Items from a data source
_____

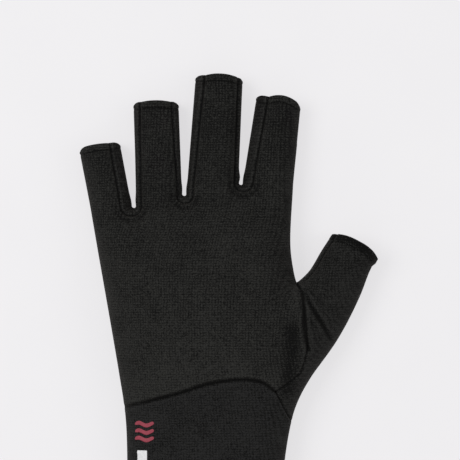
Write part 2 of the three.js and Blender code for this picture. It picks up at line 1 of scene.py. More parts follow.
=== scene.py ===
# %% [markdown]
# # A heated glove with open finger ends, dressed in Blender
# The glove is sewn from nine pieces of black stretch cloth: the back and the palm of the hand,
# three strips between the fingers, two pieces for the thumb and two for the cuff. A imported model
# already holds the nine pieces as plain walls. This notebook cuts the same nine pieces again
# from the same pattern, much finer, and adds what makes them cloth: rolled seams, puckers,
# creases, folded hems, stitches and a weave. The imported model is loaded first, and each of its
# pieces is hidden once its finer twin is sewn.

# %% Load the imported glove
import math
from types import SimpleNamespace

import bpy
import numpy as np
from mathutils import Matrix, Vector


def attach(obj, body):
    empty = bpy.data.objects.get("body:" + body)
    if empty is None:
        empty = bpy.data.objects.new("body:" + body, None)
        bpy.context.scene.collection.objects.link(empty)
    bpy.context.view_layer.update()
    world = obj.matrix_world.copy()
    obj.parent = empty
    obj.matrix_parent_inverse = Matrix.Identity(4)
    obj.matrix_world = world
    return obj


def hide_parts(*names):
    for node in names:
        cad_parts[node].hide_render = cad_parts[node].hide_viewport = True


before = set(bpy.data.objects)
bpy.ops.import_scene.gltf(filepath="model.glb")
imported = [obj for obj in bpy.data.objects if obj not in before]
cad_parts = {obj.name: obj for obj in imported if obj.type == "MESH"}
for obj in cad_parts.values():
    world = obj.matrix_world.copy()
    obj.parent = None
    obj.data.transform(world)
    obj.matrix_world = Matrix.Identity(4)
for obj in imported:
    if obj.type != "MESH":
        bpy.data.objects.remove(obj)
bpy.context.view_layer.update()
print("packed pieces:", ", ".join(sorted(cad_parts)))

# %% [markdown]
# ## The pattern's sizes
#
# A glove maker works from a flat pattern: lengths on paper, and the height that the worn shape
# reaches over the table. Both are kept here as named numbers in millimetres, the same ones that
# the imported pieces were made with. +Y runs from the cuff to the fingers and +X to the thumb.
# A table of rows is easier to change than hundreds of points, and each row can be read as
# something on the glove: a finger, a gap or a height up the hand.
# The gap in the seams is an exception: it is below 0, so the cut edges overlap by a hair, as a
# sewn seam does, and no light comes through. The thumb's open end is trimmed a little closer too.

# %% Sizes of cloth, cuff and hand
WALL = 2.0
SEAM_GAP = -0.02
HEM = 3.6
CUFF_HEM = 12.0
HEM_FOLD = 0.9
CUFF_LENGTH = 72.0
CUFF_WIDTH = 79.0
WRIST_WIDTH = 77.7
WRIST_STEP = 1.0
WRIST_HEIGHT = 50.0
SEAM_RISE = 14.0
PALM_LENGTH = 99.0
LITTLE_SIDE_LEAN = 9.9
LITTLE_SIDE_STEP = 2.7
FORK_RADIUS = 1.25
STRIP_CORNER = 2.5
OUTER_CORNER = 3.0
LITTLE_ROOT_RISE = 1.5
INDEX_ROOT_RISE = 12.0
HALF_GAP = SEAM_GAP / 2
END_ROUND = 0.6


def table_rows(columns, *rows):
    return [SimpleNamespace(**dict(zip(columns.split(), row))) for row in rows]


fingers = table_rows(
    "name root tip length lean fall arch",
    ("little", 22.0, 20.5, 31.5, 11.8, 0.8, 0.5),
    ("ring", 25.2, 22.6, 50.1, 1.9, 0.5, 0.7),
    ("middle", 28.3, 23.4, 57.3, -3.4, 0.0, 1.2),
    ("index", 26.1, 22.4, 43.0, -8.2, 2.0, 2.3),
)
forks = table_rows(
    "name rise below left_root left_tip right_root right_tip",
    ("little_ring", 0.0, 0.2, 5.2, 4.7, 2.4, 3.3),
    ("ring_middle", 6.0, 1.1, 2.0, 3.4, 2.8, 4.4),
    ("middle_index", 11.5, 0.0, 1.9, 2.2, 4.6, 5.7),
)
print("fingers:", ", ".join(f"{f.name} {f.length} mm" for f in fingers))

# %% Sizes of the thumb, and the heights
THUMB_FORK_HEIGHT = 61.7
THUMB_FORK_INSET = 1.6
THUMB_LENGTH = 30.7
THUMB_LEAN = 37.4
THUMB_TIP = 25.0
THUMB_FLARE = 0.75
THUMB_NOTCH = 1.6
THUMB_TO_HAND = 0.4
THUMB_TIP_SLOPE = 28.5
THUMB_TIP_ARCH = 2.8
THUMB_HEM = HEM + 0.4
THUMB_STRIP = 1.8
THUMB_INNER_BOW = 1.6
HAND_WAIST = 1.4
CROWN_REACH = 42.0
FOOT_ROUND = 1.2

palm_top = CUFF_LENGTH + PALM_LENGTH
fingers_top = palm_top + max(f.length for f in fingers)

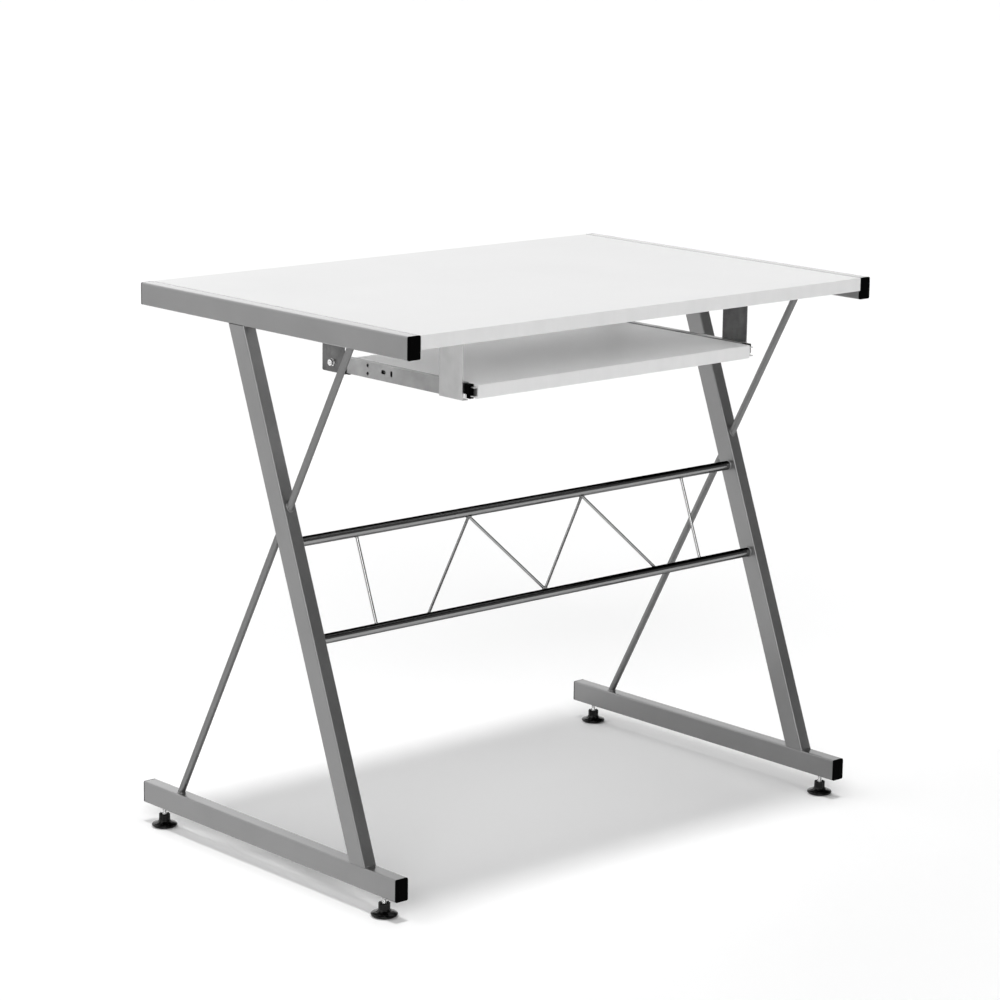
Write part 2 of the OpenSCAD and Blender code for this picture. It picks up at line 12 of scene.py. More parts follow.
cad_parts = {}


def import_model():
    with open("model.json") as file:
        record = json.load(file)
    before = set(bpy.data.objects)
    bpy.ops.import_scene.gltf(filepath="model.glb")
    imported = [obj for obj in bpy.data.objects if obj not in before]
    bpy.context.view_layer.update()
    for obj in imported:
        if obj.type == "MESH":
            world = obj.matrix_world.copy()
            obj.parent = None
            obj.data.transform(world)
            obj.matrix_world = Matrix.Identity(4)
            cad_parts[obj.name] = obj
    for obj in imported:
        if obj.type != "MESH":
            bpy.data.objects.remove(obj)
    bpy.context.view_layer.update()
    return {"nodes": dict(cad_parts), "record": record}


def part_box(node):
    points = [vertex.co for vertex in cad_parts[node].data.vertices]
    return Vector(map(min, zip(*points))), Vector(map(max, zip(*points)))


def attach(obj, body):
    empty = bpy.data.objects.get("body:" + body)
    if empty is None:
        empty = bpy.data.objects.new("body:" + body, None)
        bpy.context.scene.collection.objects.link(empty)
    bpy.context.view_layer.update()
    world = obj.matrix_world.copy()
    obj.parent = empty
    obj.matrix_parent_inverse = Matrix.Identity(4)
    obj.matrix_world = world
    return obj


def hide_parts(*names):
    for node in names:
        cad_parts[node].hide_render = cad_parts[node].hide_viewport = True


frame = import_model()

NODES = frame["nodes"]
MM = 0.001
SIDES = ("left", "right")
ENDS = ("front", "rear")

# Sheet thicknesses of the CAD model.
SLIDE_STEEL = 1.2 * MM
BRACKET_STEEL = 1.5 * MM
TAB_STEEL = 2 * MM


# ---- Materials ----

class Nodes:
    """Short names for building one node tree."""

    def __init__(self, tree):
        self.tree = tree

    def add(self, kind, **values):
        node = self.tree.nodes.new(kind)
        for name, value in values.items():
            setattr(node, name, value)
        return node

    def link(self, source, target):
        self.tree.links.new(source, target)

    def object_coordinates(self, scale=(1, 1, 1)):
        place = self.add("ShaderNodeTexCoord")
        mapping = self.add("ShaderNodeMapping")
        mapping.inputs["Scale"].default_value = scale
        self.link(place.outputs["Object"], mapping.inputs["Vector"])
        return mapping.outputs["Vector"]

    def noise(self, vector, scale, detail=3.0, roughness=0.5):
        node = self.add("ShaderNodeTexNoise")
        node.inputs["Scale"].default_value = scale
        node.inputs["Detail"].default_value = detail
        node.inputs["Roughness"].default_value = roughness
        self.link(vector, node.inputs["Vector"])
        return node.outputs["Fac"]

    def spread(self, value, low, high, start=0.3, stop=0.7):
        """Maps a value from [start, stop] to [low, high]."""
        node = self.add("ShaderNodeMapRange")
        for name, number in (("From Min", start), ("From Max", stop), ("To Min", low), ("To Max", high)):
            node.inputs[name].default_value = number
        self.link(value, node.inputs["Value"])
        return node.outputs["Result"]

    def tint(self, factor, low, high):
        """A colour between low and high, by factor."""
        node = self.add("ShaderNodeMix", data_type="RGBA")
        node.inputs["A"].default_value = (*low, 1)
        node.inputs["B"].default_value = (*high, 1)
        self.link(factor, node.inputs["Factor"])
        return node.outputs["Result"]

    def bump(self, height, distance, strength=1.0, under=None):
        node = self.add("ShaderNodeBump")
        node.inputs["Distance"].default_value = distance
        node.inputs["Strength"].default_value = strength
        self.link(height, node.inputs["Height"])
        if under is not None:
            self.link(under, node.inputs["Normal"])
        return node.outputs["Normal"]


def new_material(name, **sockets):
    """A Principled material with constants set on its own sockets, and its node helper."""
    material = bpy.data.materials.new(name)
    material.use_nodes = True
    nodes = Nodes(material.node_tree)
    shader = material.node_tree.nodes["Principled BSDF"]
    for socket, value in sockets.items():
        shader.inputs[socket.replace("_", " ")].default_value = value
    return material, nodes, shader


def grey(value):
    return (value, value, value)


def laminate(name, base):
    """White melamine with a fine pearl texture."""
    material, n, shader = new_material(name, Roughness=0.5, Specular_IOR_Level=0.3)
    at = n.object_coordinates()
    cloud = n.noise(at, 6.0, 4.0)
    pearl = n.noise(at, 900.0, 2.0)
    n.link(n.tint(n.spread(cloud, 0, 1), grey(base - 0.01), grey(base + 0.01)), shader.inputs["Base Color"])
    n.link(n.spread(pearl, 0.46, 0.58), shader.inputs["Roughness"])
    n.link(n.bump(pearl, 0.00002, 0.35), shader.inputs["Normal"])
    return material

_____

Problem to work on –
Go through the records and show every line with the string "picture" in it.

Right answer –
Write part 2 of the three.js and Blender code for this picture. It picks up at line 1 of scene.py. More parts follow.
Write part 2 of the OpenSCAD and Blender code for this picture. It picks up at line 12 of scene.py. More parts follow.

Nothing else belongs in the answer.